(STATED GOAL)
Please copy all the lines that follow, word for word.

(SOURCE DATA)
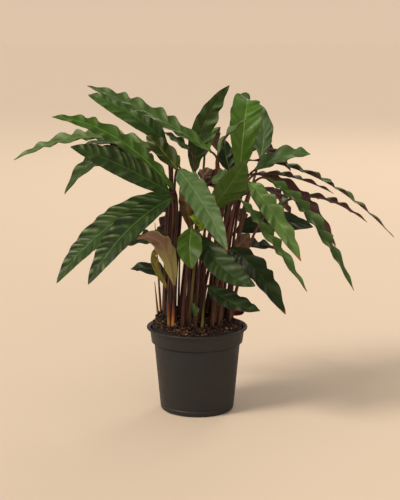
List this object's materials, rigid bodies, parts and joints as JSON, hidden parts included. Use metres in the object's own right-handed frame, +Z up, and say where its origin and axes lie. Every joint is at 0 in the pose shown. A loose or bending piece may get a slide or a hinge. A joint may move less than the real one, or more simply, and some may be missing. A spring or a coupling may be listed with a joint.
{
  "type": "potted calathea",
  "caption": "Bushy foliage house plant with long narrow waved leaves, green above and purple beneath, on upright reddish stalks in a plain round plastic nursery pot.",
  "frame": {"origin": "middle of the pot's flat underside, on the surface it stands on", "axes": "+Z up along the pot's axis; -Y towards the front of the plant, the side seen in the picture; +X to the right as seen from the front"},
  "size_m": [0.5196, 0.3323, 0.4492],
  "materials": {
    "pot_plastic": "matte injection moulded, faint sheen",
    "potting_mix": "rough, slightly moist bark chips",
    "stalk": "smooth, satin",
    "leaf_blade": "waxy satin above, velvety beneath",
    "fading_leaf": "dry, matte"
  },
  "bodies": {
    "root": {"pot": "pot_plastic", "soil": "potting_mix", "shoot_1": "stalk", "shoot_2": "stalk", "shoot_3": "stalk", "shoot_4": "stalk", "leaf_back_high": "leaf_blade", "leaf_back_left_high": "leaf_blade", "leaf_back_left_inner": "leaf_blade", "leaf_back_left_low": "leaf_blade", "leaf_back_low": "leaf_blade", "leaf_back_middle": "leaf_blade", "leaf_back_right_high": "leaf_blade", "leaf_back_right_inner": "leaf_blade", "leaf_back_right_low": "leaf_blade", "leaf_fading_pink": "fading_leaf", "leaf_fading_tan": "fading_leaf", "leaf_fading_yellow": "fading_leaf", "leaf_front_bright": "leaf_blade", "leaf_front_curl": "leaf_blade", "leaf_front_dark": "leaf_blade", "leaf_front_long": "leaf_blade", "leaf_front_low": "leaf_blade", "leaf_front_round": "leaf_blade", "leaf_front_young": "leaf_blade", "leaf_left_arched": "leaf_blade", "leaf_left_broad": "leaf_blade", "leaf_left_high": "leaf_blade", "leaf_left_high_back": "leaf_blade", "leaf_left_level": "leaf_blade", "leaf_left_lime": "leaf_blade", "leaf_left_low_back": "leaf_blade", "leaf_left_low_front": "leaf_blade", "leaf_left_lowest": "leaf_blade", "leaf_left_purple_tip": "leaf_blade", "leaf_left_shade": "leaf_blade", "leaf_middle_brown": "leaf_blade", "leaf_middle_grey": "leaf_blade", "leaf_middle_purple": "leaf_blade", "leaf_right_dark": "leaf_blade", "leaf_right_drooping": "leaf_blade", "leaf_right_folded": "leaf_blade", "leaf_right_front": "leaf_blade", "leaf_right_high": "leaf_blade", "leaf_right_level": "leaf_blade", "leaf_right_longest": "leaf_blade", "leaf_right_olive": "leaf_blade", "leaf_right_purple": "leaf_blade", "leaf_right_shade": "leaf_blade", "leaf_right_twisted": "leaf_blade", "leaf_sprout_red": "leaf_blade", "leaf_sprout_rolled": "leaf_blade", "leaf_top_bright": "leaf_blade", "leaf_top_dark": "leaf_blade", "leaf_top_narrow": "leaf_blade", "leaf_top_olive": "leaf_blade", "leaf_top_right": "leaf_blade", "leaf_top_short": "leaf_blade", "leaf_top_small": "leaf_blade"}
  },
  "joints": []
}
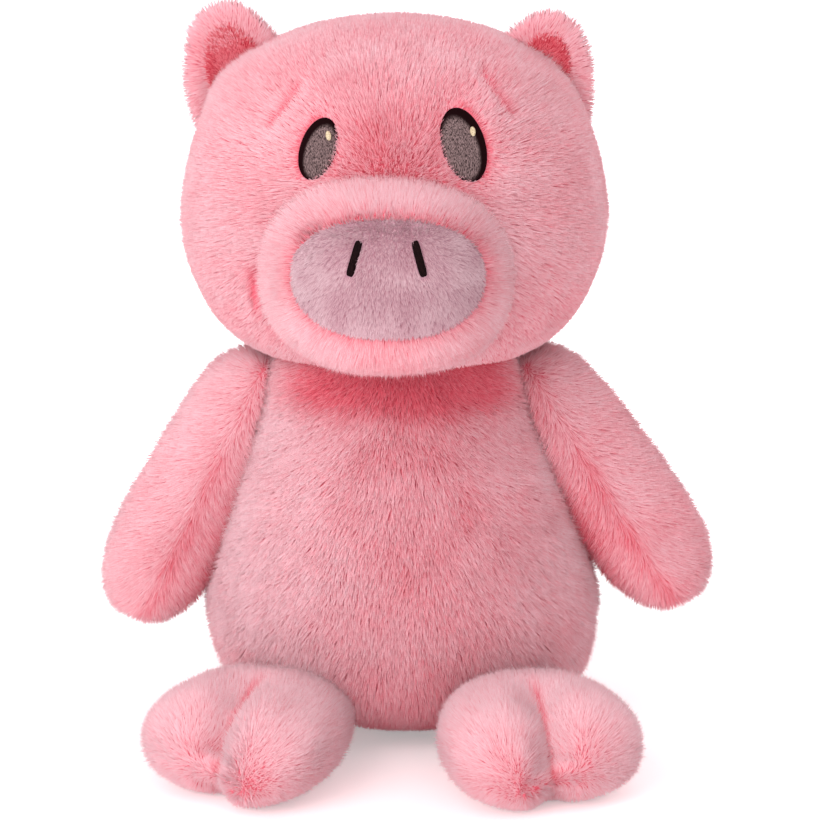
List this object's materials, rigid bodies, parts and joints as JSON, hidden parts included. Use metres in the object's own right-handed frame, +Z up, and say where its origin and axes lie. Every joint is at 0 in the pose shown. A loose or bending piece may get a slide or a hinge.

(THE OUTPUT)
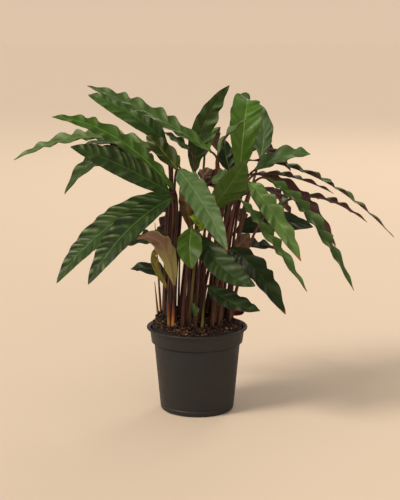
List this object's materials, rigid bodies, parts and joints as JSON, hidden parts included. Use metres in the object's own right-handed frame, +Z up, and say where its origin and axes lie. Every joint is at 0 in the pose shown. A loose or bending piece may get a slide or a hinge. A joint may move less than the real one, or more simply, and some may be missing. A spring or a coupling may be listed with a joint.
{
  "type": "potted calathea",
  "caption": "Bushy foliage house plant with long narrow waved leaves, green above and purple beneath, on upright reddish stalks in a plain round plastic nursery pot.",
  "frame": {"origin": "middle of the pot's flat underside, on the surface it stands on", "axes": "+Z up along the pot's axis; -Y towards the front of the plant, the side seen in the picture; +X to the right as seen from the front"},
  "size_m": [0.5196, 0.3323, 0.4492],
  "materials": {
    "pot_plastic": "matte injection moulded, faint sheen",
    "potting_mix": "rough, slightly moist bark chips",
    "stalk": "smooth, satin",
    "leaf_blade": "waxy satin above, velvety beneath",
    "fading_leaf": "dry, matte"
  },
  "bodies": {
    "root": {"pot": "pot_plastic", "soil": "potting_mix", "shoot_1": "stalk", "shoot_2": "stalk", "shoot_3": "stalk", "shoot_4": "stalk", "leaf_back_high": "leaf_blade", "leaf_back_left_high": "leaf_blade", "leaf_back_left_inner": "leaf_blade", "leaf_back_left_low": "leaf_blade", "leaf_back_low": "leaf_blade", "leaf_back_middle": "leaf_blade", "leaf_back_right_high": "leaf_blade", "leaf_back_right_inner": "leaf_blade", "leaf_back_right_low": "leaf_blade", "leaf_fading_pink": "fading_leaf", "leaf_fading_tan": "fading_leaf", "leaf_fading_yellow": "fading_leaf", "leaf_front_bright": "leaf_blade", "leaf_front_curl": "leaf_blade", "leaf_front_dark": "leaf_blade", "leaf_front_long": "leaf_blade", "leaf_front_low": "leaf_blade", "leaf_front_round": "leaf_blade", "leaf_front_young": "leaf_blade", "leaf_left_arched": "leaf_blade", "leaf_left_broad": "leaf_blade", "leaf_left_high": "leaf_blade", "leaf_left_high_back": "leaf_blade", "leaf_left_level": "leaf_blade", "leaf_left_lime": "leaf_blade", "leaf_left_low_back": "leaf_blade", "leaf_left_low_front": "leaf_blade", "leaf_left_lowest": "leaf_blade", "leaf_left_purple_tip": "leaf_blade", "leaf_left_shade": "leaf_blade", "leaf_middle_brown": "leaf_blade", "leaf_middle_grey": "leaf_blade", "leaf_middle_purple": "leaf_blade", "leaf_right_dark": "leaf_blade", "leaf_right_drooping": "leaf_blade", "leaf_right_folded": "leaf_blade", "leaf_right_front": "leaf_blade", "leaf_right_high": "leaf_blade", "leaf_right_level": "leaf_blade", "leaf_right_longest": "leaf_blade", "leaf_right_olive": "leaf_blade", "leaf_right_purple": "leaf_blade", "leaf_right_shade": "leaf_blade", "leaf_right_twisted": "leaf_blade", "leaf_sprout_red": "leaf_blade", "leaf_sprout_rolled": "leaf_blade", "leaf_top_bright": "leaf_blade", "leaf_top_dark": "leaf_blade", "leaf_top_narrow": "leaf_blade", "leaf_top_olive": "leaf_blade", "leaf_top_right": "leaf_blade", "leaf_top_short": "leaf_blade", "leaf_top_small": "leaf_blade"}
  },
  "joints": []
}
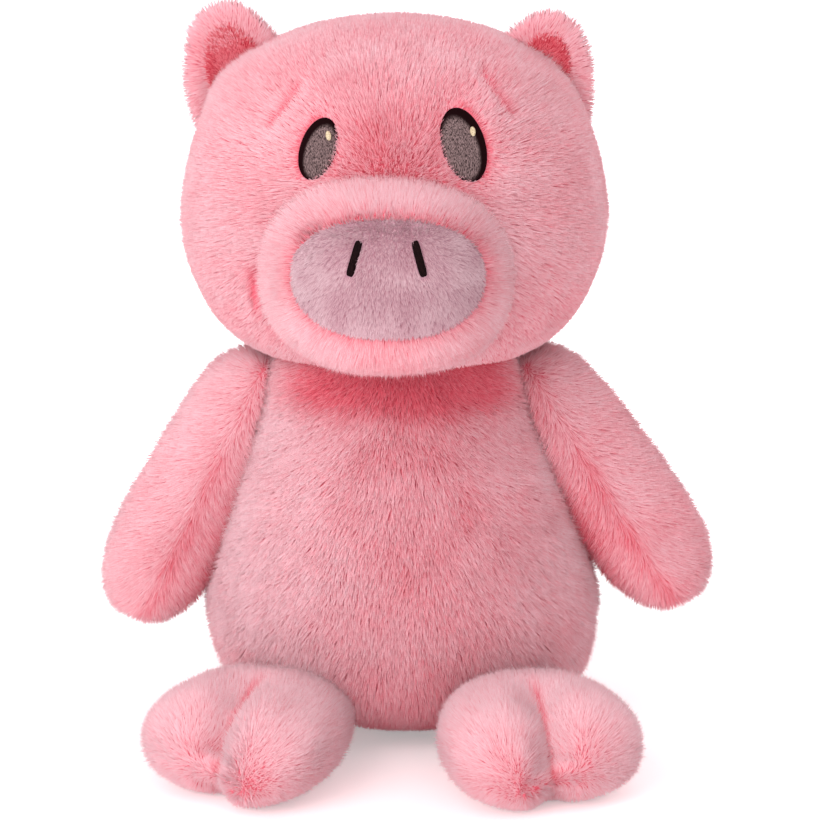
List this object's materials, rigid bodies, parts and joints as JSON, hidden parts included. Use metres in the object's own right-handed frame, +Z up, and say where its origin and axes lie. Every joint is at 0 in the pose shown. A loose or bending piece may get a slide or a hinge.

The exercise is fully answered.